Electronic – safely substitute a 4.7uF cap for a 5uF cap


I'm working on a circuit that calls for a couple 5uF caps. I have 50v and 25v 4.7uF at my workbench. No cap voltage is specified in a schematic or parts list. The circuit has 12VDC coming in, one negistor that'll be connected to the path of the caps (though downstream), so I think the 25v will be sufficient.

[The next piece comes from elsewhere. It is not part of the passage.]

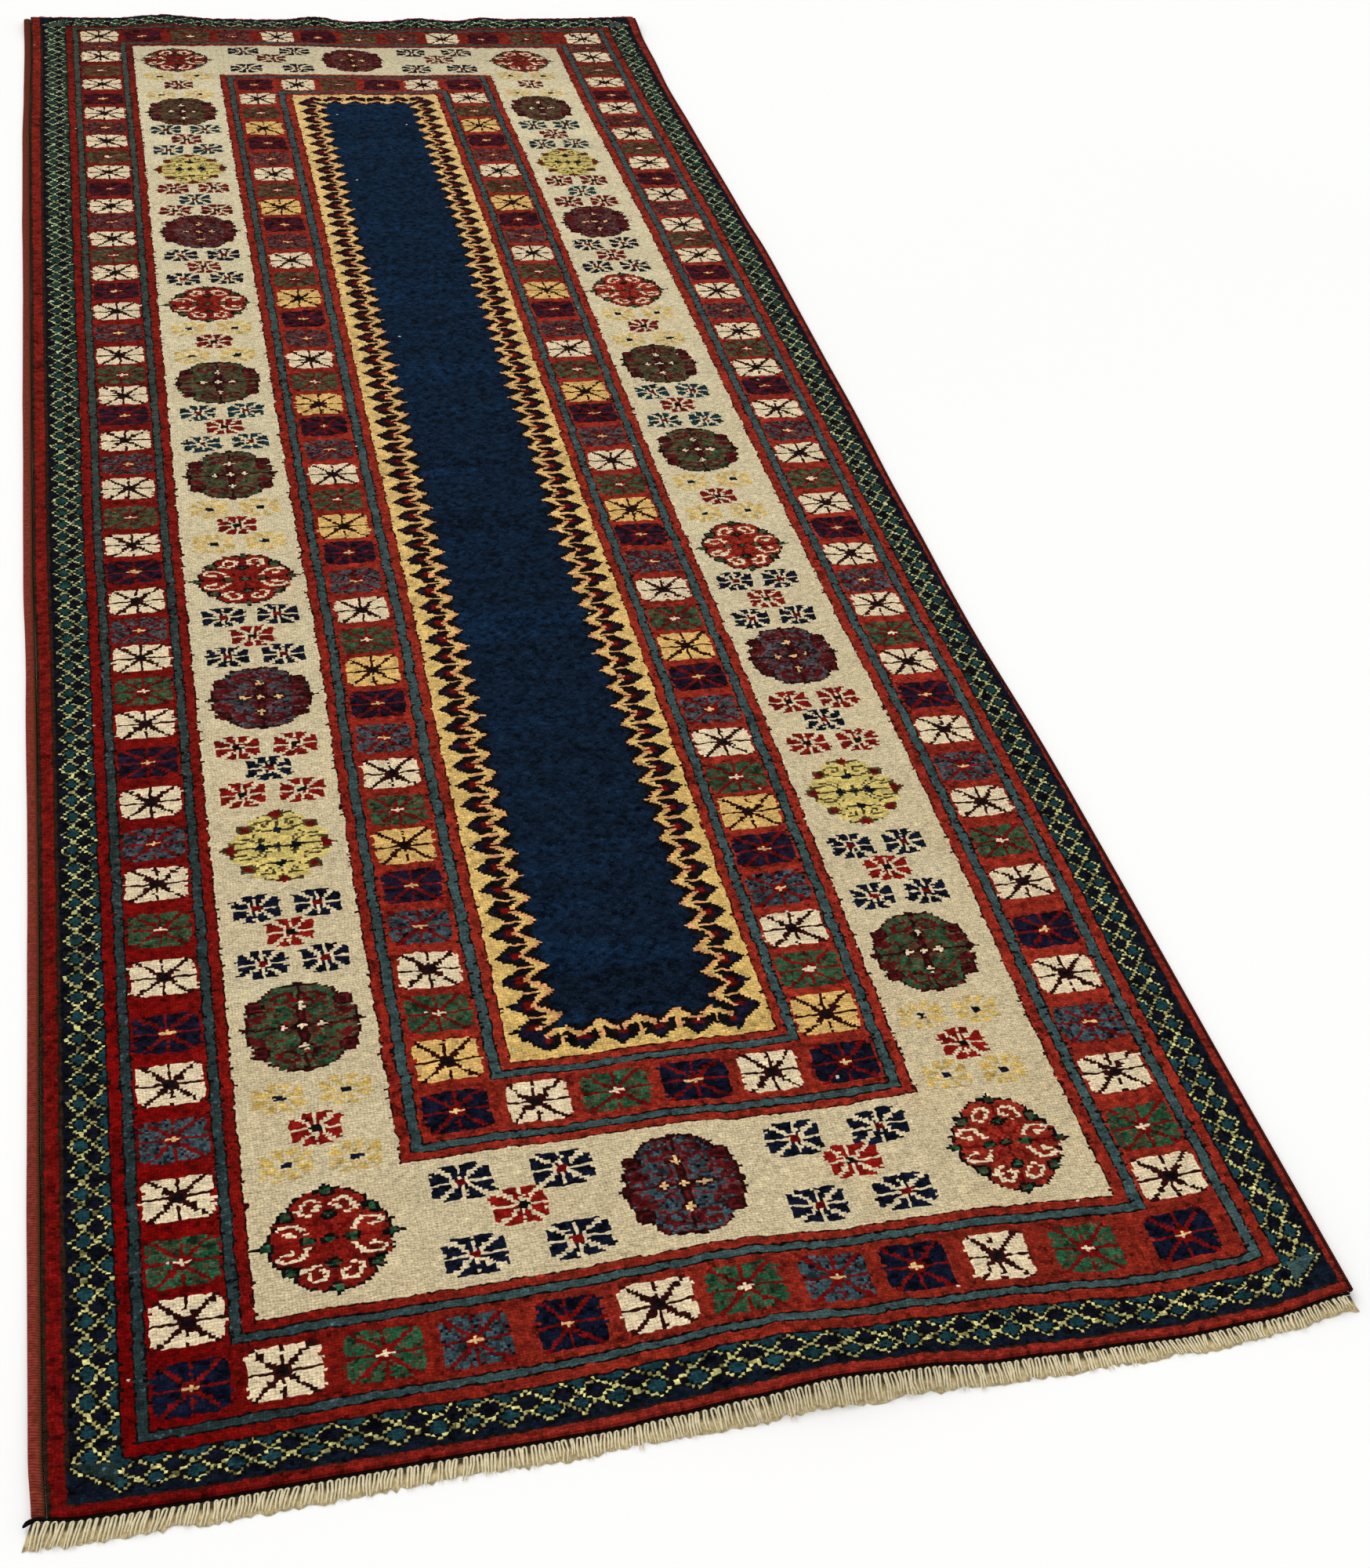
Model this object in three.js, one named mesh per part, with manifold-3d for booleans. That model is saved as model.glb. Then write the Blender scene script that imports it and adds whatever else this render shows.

But is it safe to substitute 4.7uF for 5uF? What's the worst that can happen by having less capacitance in the circuit by 0.3uF?

Best Answer

Electrolytic caps have a tolerance of minimum 10% (the good ones), so 5 uF may be anything between 4.5 uF and 5.5 uF. For the 4.7 uF that's between 4.23 uF and 5.17 uF, so both ranges overlap for the most part. If the operation in the extremes would be important a capacitor for that value would have been chosen. So it's safe to say that 4.7 uF is a valid alternative for a 5 uF.

For the voltage 25 V may be OK, since you hardly see more than twice the power supply voltage, unless you're actually building a voltage multiplier (step-up converter of Greinacher circuit, for instance). But 25 V on a 12 V supply leaves very little headroom, so I would use 35 V at least.